> **Your instructions**: Extract each record and reproduce it exactly.

> **Provided data**:

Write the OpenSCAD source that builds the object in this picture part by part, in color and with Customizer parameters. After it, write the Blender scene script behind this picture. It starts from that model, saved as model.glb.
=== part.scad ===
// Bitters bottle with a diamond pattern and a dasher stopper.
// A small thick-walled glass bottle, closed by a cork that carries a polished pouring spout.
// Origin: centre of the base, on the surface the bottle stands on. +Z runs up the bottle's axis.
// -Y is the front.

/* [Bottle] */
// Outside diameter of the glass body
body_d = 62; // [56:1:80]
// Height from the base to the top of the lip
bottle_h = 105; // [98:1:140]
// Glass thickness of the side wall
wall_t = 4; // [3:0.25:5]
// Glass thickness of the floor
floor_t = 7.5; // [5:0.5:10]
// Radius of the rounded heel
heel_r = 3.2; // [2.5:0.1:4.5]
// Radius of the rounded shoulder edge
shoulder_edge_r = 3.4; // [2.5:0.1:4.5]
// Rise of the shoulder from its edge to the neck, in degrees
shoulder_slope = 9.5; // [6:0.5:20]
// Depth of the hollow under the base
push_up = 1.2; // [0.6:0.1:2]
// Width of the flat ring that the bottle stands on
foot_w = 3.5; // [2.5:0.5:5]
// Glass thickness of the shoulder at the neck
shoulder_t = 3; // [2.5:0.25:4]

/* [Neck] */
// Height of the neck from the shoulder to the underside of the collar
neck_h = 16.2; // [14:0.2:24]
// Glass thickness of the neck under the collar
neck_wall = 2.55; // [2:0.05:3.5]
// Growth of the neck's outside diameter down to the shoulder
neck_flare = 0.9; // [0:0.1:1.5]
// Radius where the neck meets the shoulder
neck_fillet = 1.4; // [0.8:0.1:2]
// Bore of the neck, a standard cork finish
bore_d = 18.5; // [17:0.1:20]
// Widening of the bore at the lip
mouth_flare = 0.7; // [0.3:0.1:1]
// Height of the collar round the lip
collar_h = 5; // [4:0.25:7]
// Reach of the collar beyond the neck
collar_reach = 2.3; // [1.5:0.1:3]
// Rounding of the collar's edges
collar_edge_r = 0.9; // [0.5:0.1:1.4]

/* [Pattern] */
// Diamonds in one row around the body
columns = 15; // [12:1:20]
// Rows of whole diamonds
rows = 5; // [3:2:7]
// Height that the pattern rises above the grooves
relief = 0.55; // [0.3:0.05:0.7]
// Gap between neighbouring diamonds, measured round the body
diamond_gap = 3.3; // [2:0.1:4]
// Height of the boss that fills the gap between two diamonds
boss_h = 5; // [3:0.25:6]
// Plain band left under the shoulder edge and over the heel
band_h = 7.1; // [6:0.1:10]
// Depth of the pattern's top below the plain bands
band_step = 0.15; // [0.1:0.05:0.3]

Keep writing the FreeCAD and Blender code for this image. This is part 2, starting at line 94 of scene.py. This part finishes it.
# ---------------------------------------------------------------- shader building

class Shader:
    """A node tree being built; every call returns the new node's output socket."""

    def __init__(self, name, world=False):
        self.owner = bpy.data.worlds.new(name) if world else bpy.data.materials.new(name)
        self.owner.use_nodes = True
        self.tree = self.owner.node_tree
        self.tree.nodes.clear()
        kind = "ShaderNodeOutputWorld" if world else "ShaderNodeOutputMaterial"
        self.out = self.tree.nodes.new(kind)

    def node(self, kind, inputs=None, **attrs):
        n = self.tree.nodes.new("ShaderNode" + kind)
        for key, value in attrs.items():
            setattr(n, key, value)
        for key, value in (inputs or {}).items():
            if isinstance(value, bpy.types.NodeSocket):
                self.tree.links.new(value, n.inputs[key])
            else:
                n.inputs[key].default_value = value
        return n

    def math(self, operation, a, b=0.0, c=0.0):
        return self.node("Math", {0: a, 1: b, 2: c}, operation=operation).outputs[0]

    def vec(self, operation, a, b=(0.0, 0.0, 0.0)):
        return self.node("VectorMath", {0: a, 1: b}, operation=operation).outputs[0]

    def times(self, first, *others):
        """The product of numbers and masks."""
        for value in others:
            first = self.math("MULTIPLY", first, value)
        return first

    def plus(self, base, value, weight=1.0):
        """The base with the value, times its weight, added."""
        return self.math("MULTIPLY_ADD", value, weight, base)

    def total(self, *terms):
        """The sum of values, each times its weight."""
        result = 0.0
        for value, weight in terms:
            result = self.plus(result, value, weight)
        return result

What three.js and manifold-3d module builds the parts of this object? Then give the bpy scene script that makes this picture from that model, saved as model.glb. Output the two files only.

> **Task output**:
Write the OpenSCAD source that builds the object in this picture part by part, in color and with Customizer parameters. After it, write the Blender scene script behind this picture. It starts from that model, saved as model.glb.
=== part.scad ===
// Bitters bottle with a diamond pattern and a dasher stopper.
// A small thick-walled glass bottle, closed by a cork that carries a polished pouring spout.
// Origin: centre of the base, on the surface the bottle stands on. +Z runs up the bottle's axis.
// -Y is the front.

/* [Bottle] */
// Outside diameter of the glass body
body_d = 62; // [56:1:80]
// Height from the base to the top of the lip
bottle_h = 105; // [98:1:140]
// Glass thickness of the side wall
wall_t = 4; // [3:0.25:5]
// Glass thickness of the floor
floor_t = 7.5; // [5:0.5:10]
// Radius of the rounded heel
heel_r = 3.2; // [2.5:0.1:4.5]
// Radius of the rounded shoulder edge
shoulder_edge_r = 3.4; // [2.5:0.1:4.5]
// Rise of the shoulder from its edge to the neck, in degrees
shoulder_slope = 9.5; // [6:0.5:20]
// Depth of the hollow under the base
push_up = 1.2; // [0.6:0.1:2]
// Width of the flat ring that the bottle stands on
foot_w = 3.5; // [2.5:0.5:5]
// Glass thickness of the shoulder at the neck
shoulder_t = 3; // [2.5:0.25:4]

/* [Neck] */
// Height of the neck from the shoulder to the underside of the collar
neck_h = 16.2; // [14:0.2:24]
// Glass thickness of the neck under the collar
neck_wall = 2.55; // [2:0.05:3.5]
// Growth of the neck's outside diameter down to the shoulder
neck_flare = 0.9; // [0:0.1:1.5]
// Radius where the neck meets the shoulder
neck_fillet = 1.4; // [0.8:0.1:2]
// Bore of the neck, a standard cork finish
bore_d = 18.5; // [17:0.1:20]
// Widening of the bore at the lip
mouth_flare = 0.7; // [0.3:0.1:1]
// Height of the collar round the lip
collar_h = 5; // [4:0.25:7]
// Reach of the collar beyond the neck
collar_reach = 2.3; // [1.5:0.1:3]
// Rounding of the collar's edges
collar_edge_r = 0.9; // [0.5:0.1:1.4]

/* [Pattern] */
// Diamonds in one row around the body
columns = 15; // [12:1:20]
// Rows of whole diamonds
rows = 5; // [3:2:7]
// Height that the pattern rises above the grooves
relief = 0.55; // [0.3:0.05:0.7]
// Gap between neighbouring diamonds, measured round the body
diamond_gap = 3.3; // [2:0.1:4]
// Height of the boss that fills the gap between two diamonds
boss_h = 5; // [3:0.25:6]
// Plain band left under the shoulder edge and over the heel
band_h = 7.1; // [6:0.1:10]
// Depth of the pattern's top below the plain bands
band_step = 0.15; // [0.1:0.05:0.3]

Keep writing the FreeCAD and Blender code for this image. This is part 2, starting at line 94 of scene.py. This part finishes it.
# ---------------------------------------------------------------- shader building

class Shader:
    """A node tree being built; every call returns the new node's output socket."""

    def __init__(self, name, world=False):
        self.owner = bpy.data.worlds.new(name) if world else bpy.data.materials.new(name)
        self.owner.use_nodes = True
        self.tree = self.owner.node_tree
        self.tree.nodes.clear()
        kind = "ShaderNodeOutputWorld" if world else "ShaderNodeOutputMaterial"
        self.out = self.tree.nodes.new(kind)

    def node(self, kind, inputs=None, **attrs):
        n = self.tree.nodes.new("ShaderNode" + kind)
        for key, value in attrs.items():
            setattr(n, key, value)
        for key, value in (inputs or {}).items():
            if isinstance(value, bpy.types.NodeSocket):
                self.tree.links.new(value, n.inputs[key])
            else:
                n.inputs[key].default_value = value
        return n

    def math(self, operation, a, b=0.0, c=0.0):
        return self.node("Math", {0: a, 1: b, 2: c}, operation=operation).outputs[0]

    def vec(self, operation, a, b=(0.0, 0.0, 0.0)):
        return self.node("VectorMath", {0: a, 1: b}, operation=operation).outputs[0]

    def times(self, first, *others):
        """The product of numbers and masks."""
        for value in others:
            first = self.math("MULTIPLY", first, value)
        return first

    def plus(self, base, value, weight=1.0):
        """The base with the value, times its weight, added."""
        return self.math("MULTIPLY_ADD", value, weight, base)

    def total(self, *terms):
        """The sum of values, each times its weight."""
        result = 0.0
        for value, weight in terms:
            result = self.plus(result, value, weight)
        return result

What three.js and manifold-3d module builds the parts of this object? Then give the bpy scene script that makes this picture from that model, saved as model.glb. Output the two files only.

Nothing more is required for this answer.